Problem statement
Report how many lines hold the string "scene". Give the number and nothing else.

Supplied data

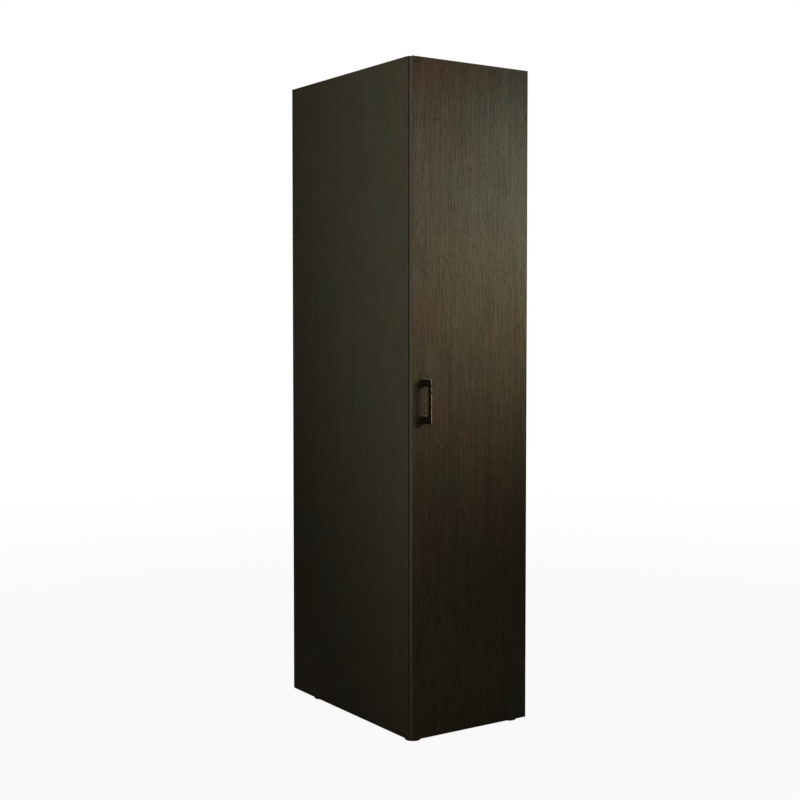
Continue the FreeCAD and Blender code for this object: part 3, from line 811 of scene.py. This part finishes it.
def addFeet():
    edge, well, top = foot["edge"], foot["well"], foot["wellTop"]
    turns = [math.radians(foot["edgeStep"] * number) for number in range(foot["edgePoints"])]
    nailOutline = [(0, nail["middle"]), (nail["radius"] - nail["shoulderInset"], nail["shoulder"]),
                   (nail["radius"], nail["rim"]), (nail["radius"], top), (0, top)]
    for row in ("front_feet", "rear_feet"):
        low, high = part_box(row)
        radius, height = (high.y - low.y) / mm / 2, (high.z - low.z) / mm
        outline = [(0, top), (well, top), (well, foot["wellRim"]), (well + foot["wellRim"], 0)]
        outline += [(radius - edge + edge * math.sin(turn), edge - edge * math.cos(turn)) for turn in turns]
        outline += [(radius - foot["taper"], height), (0, height)]
        middle = (low.y + high.y) / 2
        places = [((x, middle, low.z), (0, 0, 1)) for x in (low.x + radius * mm, high.x - radius * mm)]
        glides = copied(row + "Glides", turned(outline, foot["steps"]), places)
        nails = copied(row + "Nails", turned(nailOutline, screwMake["steps"]), places)
        for mesh in (glides, nails):
            smooth(mesh, foot["smoothUpTo"])
        name = row.replace("_feet", "")
        newPiece(name + "Glides", glides, "cabinet", "foot", "foot_plastic", [row])
        newPiece(name + "GlideNails", nails, "cabinet", *zincPlated)


# Soft domed dots on the inside of the door
dot = {
    "side": 0.5,                 # mm, straight side under the dome
    "domeStep": 10,              # degrees
    "domePoints": 10,
    "smoothUpTo": 40,            # degrees
}


def addBumpers():
    low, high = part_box("door_bumpers")
    radius = (high.x - low.x) / 2
    rise = (high.y - low.y) / mm
    arc = dome(radius / mm, dot["side"], rise, dot["domeStep"], dot["domePoints"])
    shape = turned([(0, 0), (radius / mm, 0)] + arc, screwMake["steps"])
    places = [((low.x + radius, low.y, z), (0, 1, 0)) for z in (low.z + radius, high.z - radius)]
    dots = smooth(copied("bumperDots", shape, places), dot["smoothUpTo"])
    newPiece("bumperDots", dots, "door", "bumper", "bumper", ["door_bumpers"])


# Pull handle: a cast C with broad legs, its faces a little uneven under the patina

handle = {
    "leg": 25,                   # mm along the door
    "bar": 8,
    "corner": 3,
    "innerCorner": 4,
    "cornerSteps": 6,
    "edge": 3.0,                 # mm, rounding of the bar and legs
    "edgeSteps": 4,
    "sharpFrom": 50,             # degrees between two faces
    "root": 5,                   # mm, spare length that is cut off flat at the door
    "grid": 0.75,                # mm, size of the faces
    "evenOut": {"factor": 0.5, "iterations": 3},
    "unevenness": 0.22,          # mm
    "unevenSize": 7,             # mm
    "setBack": 0.5,              # share of the unevenness, so that bumps don't stand proud of the outline
    "evenRoot": 0.5,             # mm from the door that stay even
    "smoothUpTo": 60,            # degrees
}


def cornerArc(centre, radius, start):
    # quarter circle of points in a plane, from the start angle onwards
    steps = handle["cornerSteps"]
    turns = [math.radians(start + 90 * step / steps) for step in range(steps + 1)]
    return [(centre[0] + radius * math.cos(turn), centre[1] + radius * math.sin(turn)) for turn in turns]


def handleOutline(reach, half):
    # the C from the side, as (y, z) points in mm from the door's face and the handle's middle
    outer, inner, root = handle["corner"], handle["innerCorner"], handle["root"]
    opening, barFace = half - handle["leg"], handle["bar"] - reach
    outline = [(root, half)]
    outline += cornerArc((outer - reach, half - outer), outer, 90)
    outline += cornerArc((outer - reach, outer - half), outer, 180)
    outline += [(root, -half), (root, -opening)]
    for z, start in ((inner - opening, 270), (opening - inner, 0)):
        inside = cornerArc((barFace + inner, z), inner, start)
        outline += [(2 * (barFace + inner) - y, z) for y, z in inside]        # mirrored to the bar's side
    outline += [(root, opening)]
    return outline


def addHandle():
    low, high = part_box("handle")
    width, reach, height = [(end - start) / mm for start, end in zip(low, high)]
    outline = [(-width / 2, y, z) for y, z in handleOutline(reach, height / 2)]
    cast = finishedMesh(prism("handleSolid", outline, (width, 0, 0)), [
        ("BEVEL", {"width": handle["edge"] * mm, "segments": handle["edgeSteps"], "limit_method": "ANGLE",
                   "angle_limit": math.radians(handle["sharpFrom"])}),
        ("REMESH", {"mode": "VOXEL", "voxel_size": handle["grid"] * mm}),
        ("SMOOTH", handle["evenOut"]),
    ])
    # casting unevenness, none at the legs' roots, which lie flat on the door
    for vertex, normal in [(vertex, vertex.normal.copy()) for vertex in cast.vertices]:
        settle = min(1.0, max(0.0, -vertex.co.y / mm - handle["evenRoot"]))
        bump = noise.noise(vertex.co / (handle["unevenSize"] * mm))
        vertex.co += normal * (bump * settle - handle["setBack"]) * handle["unevenness"] * mm
    trimmed = bmesh.new()
    trimmed.from_mesh(cast)
    cut = bmesh.ops.bisect_plane(trimmed, geom=trimmed.verts[:] + trimmed.edges[:] + trimmed.faces[:],
                                 plane_co=(0, 0, 0), plane_no=(0, 1, 0), clear_outer=True)
    rim = [part for part in cut["geom_cut"] if isinstance(part, bmesh.types.BMEdge)]
    bmesh.ops.holes_fill(trimmed, edges=rim, sides=0)
    trimmed.to_mesh(cast)
    trimmed.free()
    cast.transform(Matrix.Translation(((low.x + high.x) / 2, high.y, (low.z + high.z) / 2)))
    smooth(cast, handle["smoothUpTo"])
    newPiece("castHandle", cast, "door", "handle", "handle_bronze", ["handle"])


dressNodes()
print("nodes dressed:", len(nodeMaterials))
addHandle()
print("handle cast")
addHandleScrews()
addHingeScrews()
addSupportScrews()
addCatchScrews()
addBracketScrews()
print("screws set")
addFeet()
addBumpers()
print("feet and dots set")


# Floor and surroundings

stageLook = {
    "floorRadius": 14,           # m
    "floorSteps": 96,
    "floorColour": "#bcbcba",
    "floorGlow": (0.94, 1.0),    # share of plain white that the eye sees, near and far
    "glowRange": (1.2, 6.0),     # m from the cabinet
    "fill": "#ffeae0",
    "fillStrength": 0.13,
    "white": (1, 1, 1, 1),
}


def seenShare(tree):
    # 1 for a ray from the camera, a reflection or a see-through surface, else 0
    path = addNode(tree, "LightPath")
    share = path["Is Camera Ray"]
    for name in ("Is Glossy Ray", "Is Transmission Ray"):
        share = addNode(tree, "Math", {
            "Value": share, "Value_001": path[name]}, operation="MAXIMUM")["Value"]
    return share


def addFloor():
    shape = bmesh.new()
    bmesh.ops.create_circle(
        shape, cap_ends=True, segments=stageLook["floorSteps"], radius=stageLook["floorRadius"])
    mesh = meshFrom("floor", shape)
    floor = bpy.data.objects.new("floor", mesh)
    scene.collection.objects.link(floor)
    material, tree = newMaterial("palePaperFloor")
    place = addNode(tree, "TexCoord")["Object"]
    distance = addNode(tree, "VectorMath", {"Vector": place}, operation="LENGTH")["Value"]
    (near, far), (nearGlow, farGlow) = stageLook["glowRange"], stageLook["floorGlow"]
    glow = addNode(tree, "MapRange", {
        "Value": distance, "From Min": near, "From Max": far,
        "To Min": nearGlow, "To Max": farGlow})["Result"]
    share = addNode(tree, "Math", {
        "Value": glow, "Value_001": seenShare(tree)}, operation="MULTIPLY")["Value"]
    lit = addNode(tree, "BsdfDiffuse", {"Color": linearColour(stageLook["floorColour"])})["BSDF"]
    white = addNode(tree, "Emission", {"Color": stageLook["white"], "Strength": 1.0})["Emission"]
    seen = addNode(tree, "MixShader", {"Fac": share, "Shader": lit, "Shader_001": white})["Shader"]
    addNode(tree, "OutputMaterial", {"Surface": seen})
    mesh.materials.append(material)


def addSurroundings():
    world = bpy.data.worlds.new("paleStudio")
    scene.world = world
    world.use_nodes = True
    tree = world.node_tree
    tree.nodes.clear()
    fill = addNode(tree, "Background", {
        "Color": linearColour(stageLook["fill"]), "Strength": stageLook["fillStrength"]})["Background"]
    white = addNode(tree, "Background", {"Color": stageLook["white"], "Strength": 1.0})["Background"]
    seen = addNode(tree, "MixShader", {
        "Fac": seenShare(tree), "Shader": fill, "Shader_001": white})["Shader"]
    addNode(tree, "OutputWorld", {"Surface": seen})


# Lamps: place, aim and size in mm, power in W, spread in degrees
lamps = {
    "keySoftbox": {"place": (952, -1606, 1553), "aim": (23, -333, 1455), "size": (900, 450),
                   "power": 9.9, "colour": "#ffeedb", "spread": 59},
    "windowSoftbox": {"place": (1300, -2100, 1500), "aim": (230, -333, 1760), "size": (400, 400),
                      "power": 2.1, "colour": "#8cd4ff", "spread": 30},
    "sideSoftbox": {"place": (-2583, -518, 1397), "aim": (50, -1572, 1905), "size": (600, 800),
                    "power": 44.5, "colour": "#f3fbff", "spread": 100},
    "lowSoftbox": {"place": (-300, -2000, 500), "aim": (-250, -333, 250), "size": (400, 400),
                   "power": 0.16, "colour": "#fffaf2", "spread": 36},
    "rearSoftbox": {"place": (700, 3300, 1900), "aim": (60, 367, 1150), "size": (1200, 1200),
                    "power": 6.8, "colour": "#fffaf2", "spread": 60},
    "topSoftbox": {"place": (0, 1500, 4500), "aim": (0, 100, 2010), "size": (800, 800),
                   "power": 4, "colour": "#fffaf2", "spread": 30},
    "rightSoftbox": {"place": (3300, 1500, 1700), "aim": (216, 60, 1150), "size": (1200, 1200),
                     "power": 8.5, "colour": "#fffaf2", "spread": 60},
}


def addLamps():
    for name, look in lamps.items():
        data = bpy.data.lights.new(name, "AREA")
        data.shape = "RECTANGLE"
        data.size, data.size_y = (side * mm for side in look["size"])
        data.energy = look["power"]
        data.color = linearColour(look["colour"])[:3]
        data.spread = math.radians(look["spread"])
        lamp = bpy.data.objects.new(name, data)
        scene.collection.objects.link(lamp)
        lamp.location = Vector(look["place"]) * mm
        aim = Vector(look["aim"]) - Vector(look["place"])
        lamp.rotation_euler = aim.to_track_quat("-Z", "Y").to_euler()
        lamp.visible_camera = False


# Camera at the photograph's view
cameraLook = {
    "place": (-2413, -3519, 1236),        # mm
    "yaw": 34.07,                # degrees to the right of the door's normal
    "pitch": 2.33,               # degrees down
    "lens": 60.0,                # mm
    "sensor": 36,                # mm
    "shiftUp": -0.0275,
}


def addCamera():
    data = bpy.data.cameras.new("camera")
    data.lens = cameraLook["lens"]
    data.sensor_width = cameraLook["sensor"]
    data.shift_y = cameraLook["shiftUp"]
    camera = bpy.data.objects.new("camera", data)
    scene.collection.objects.link(camera)
    camera.location = Vector(cameraLook["place"]) * mm
    camera.rotation_euler = (math.radians(90 - cameraLook["pitch"]), 0, math.radians(-cameraLook["yaw"]))
    scene.camera = camera


addFloor()
addSurroundings()
addLamps()
addCamera()
scene.view_settings.view_transform = "Standard"
print("floor, surroundings, lamps and camera set")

Answer
7